If that response was not satisfactory, however, there are a few ways it could play out.

First off, the matter could go before the President of the Senate (either Vice President Mike Pence or president pro tempore Charles Grassley (R-Iowa), who could then refer the matter to a U.S. Attorney to take the case before a grand jury to consider a criminal contempt indictment. An alternative process would be for the Senate sergeant-at-arms to arrest Cohen and have him held in the Capitol jail until the end of the legislative session, but this hasn’t been done since the 1930s. Another option would be for the Senate to bring a civil action in federal court to request an injunction to compel Cohen to testify. If Cohen then failed to comply with the court order, he could face a contempt of court charge.

For those wondering whether Cohen may refuse to talk and use the excuse that Special Counsel Robert Mueller told him not to, it’s unlikely that this would work.
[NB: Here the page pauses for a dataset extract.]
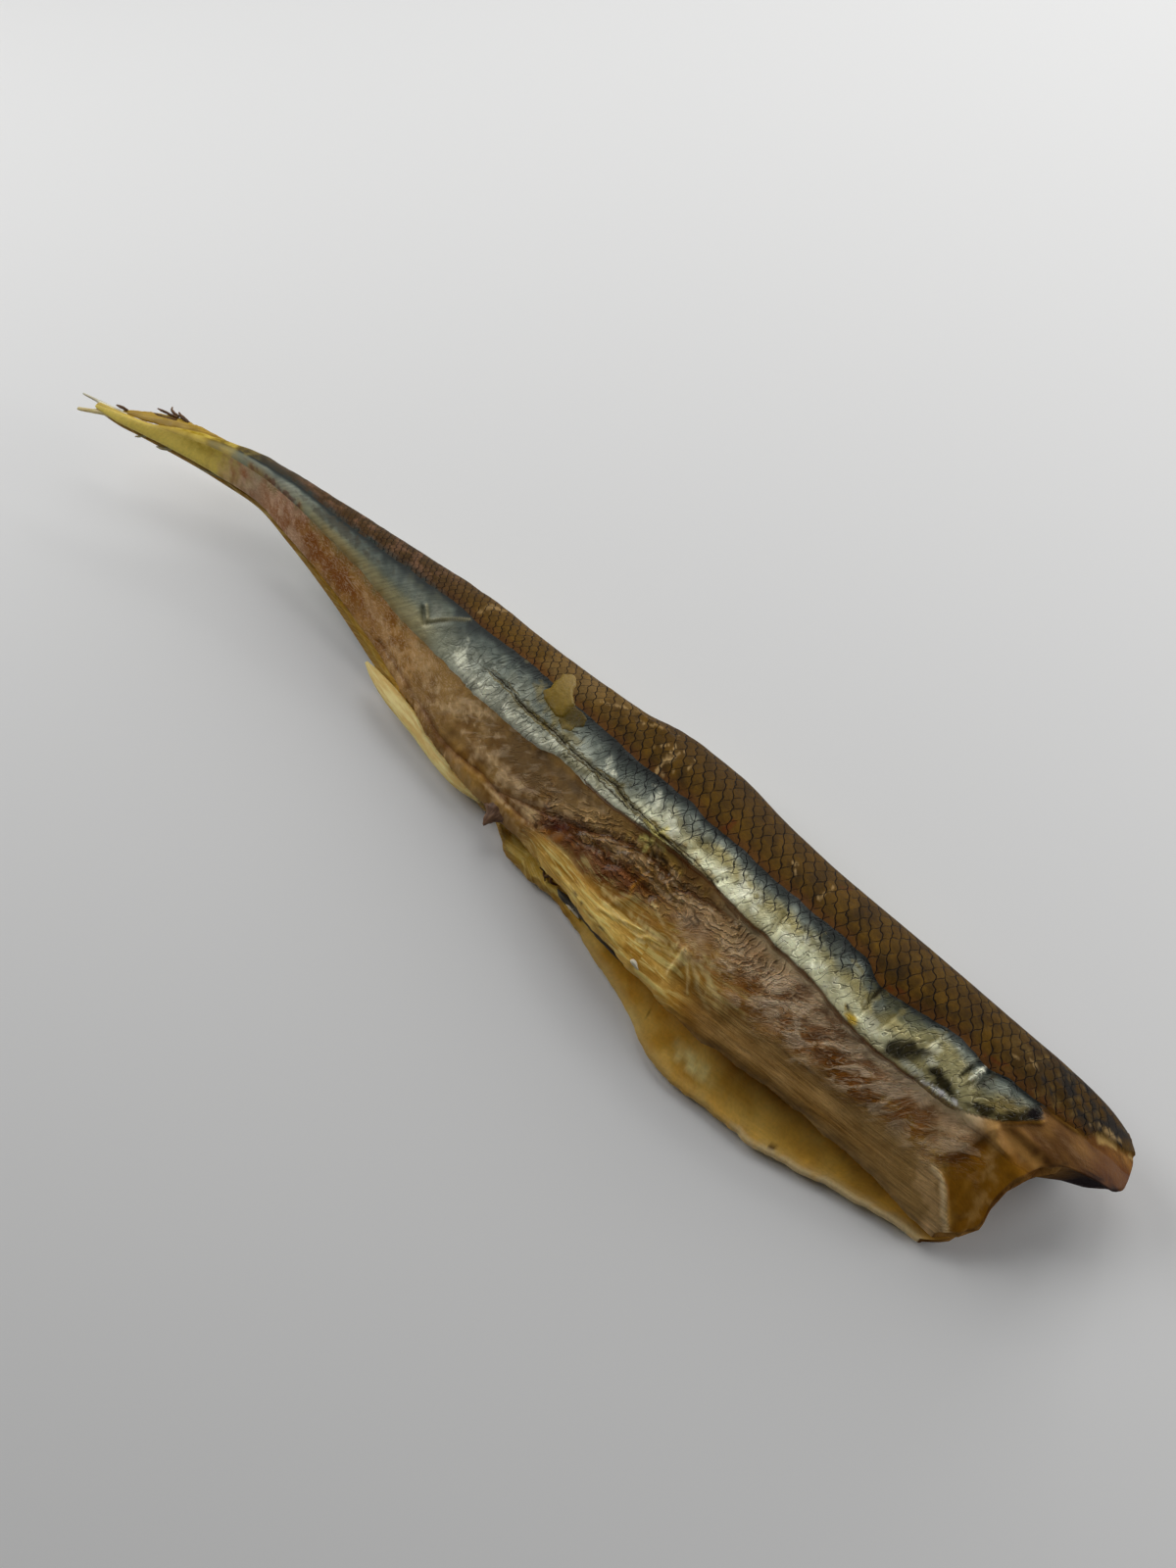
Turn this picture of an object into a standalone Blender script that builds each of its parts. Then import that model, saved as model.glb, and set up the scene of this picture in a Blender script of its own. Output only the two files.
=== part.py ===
"""A small smoked fish, headless and gutted, lying on its left side.

The body is one lofted skin. Each ring of the loft is a hairpin: it runs from the back over the right flank to the
right belly edge, in along the right belly wall to the roof of the belly cavity, out along the left belly wall to the
left belly edge, and under the left flank to the back again. Behind the vent the two walls close on each other, so the
cavity ends there as a shallow groove. Both ends of the loft are zipped shut along the middle of the wall.
The fins grow out of the body, and a Boolean union makes them one solid with it.

x runs from the tail to the nape, y from the belly to the back, and z is up. The design sizes are in millimetres.
"""

import math

import bmesh
import bpy
import numpy as np
from mathutils import Vector

MM = 0.001
NAME = "fish"

# Driving dimensions
TAIL_X = -86.0  # end of the tail stump
NAPE_X = 91.0  # foremost point of the nape
RINGS = 84
END_RINGS = 2  # rings that close each cut end
END_BULGE = 0.5  # how far a cut end stands out from its last ring
OUTER_POINTS = 14  # points from the back to a belly edge
INNER_POINTS = 6  # points from a belly edge to the cavity's roof
CUT_REACH = 41.0  # how far behind the nape the rings begin to lean into the curved cut
LOWEST_GAP = 0.3  # width of the belly groove where the walls close on each other

# The fish seen from above: (x, y) along its edges
BACK_EDGE = (
    (-86, 2.0), (-81, 2.9), (-77, 3.8), (-72, 6.3), (-66, 8.6), (-58, 10.8), (-48, 12.0), (-38, 13.0), (-28, 13.8),
    (-18, 14.2), (-8, 13.7), (2, 13.1), (11, 12.9), (19, 13.7), (28, 13.0), (36, 11.2), (44, 9.8), (60, 8.1),
    (72, 6.7), (80, 5.8), (85, 4.9), (88.5, 3.6), (90.5, 2.0), (91, 1.2),
)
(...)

First off, the House Judiciary and Oversight Committees weren’t satisfied when now-former FBI agent Peter Strzok used the excuse of an ongoing investigation to not answer questions, and they threatened to hold him in contempt.

Second, as CNN legal analyst Elie Honig told Law&Crime, it’s extremely unlikely that Cohen even has any sensitive information to justify such an excuse.

“Surely Mueller would have exercised due caution when meeting with Cohen and not told Cohen anything he didn’t want splashed across the newspapers,” Honig said. “In other words, while Mueller surely questioned Cohen, Mueller also could carefully control what info he gave to Cohen (ideally, none). Put another way – there’s almost no way Mueller disclosed protected / secretive / confidential grand jury information to Cohen.”

On the off chance that Cohen did try to use Mueller as an excuse not to answer questions, the Committee’s response may depend on the situation. Honig said that it wouldn’t be “a legally cognizable exception to a compulsory subpoena,” but Senators would probably be sensitive to Mueller’s investigation and not want to step on the special counsel’s toes.

What it boils down to is that Cohen better talk, or his upcoming 3-year stay in federal prison may not be the end of his problems.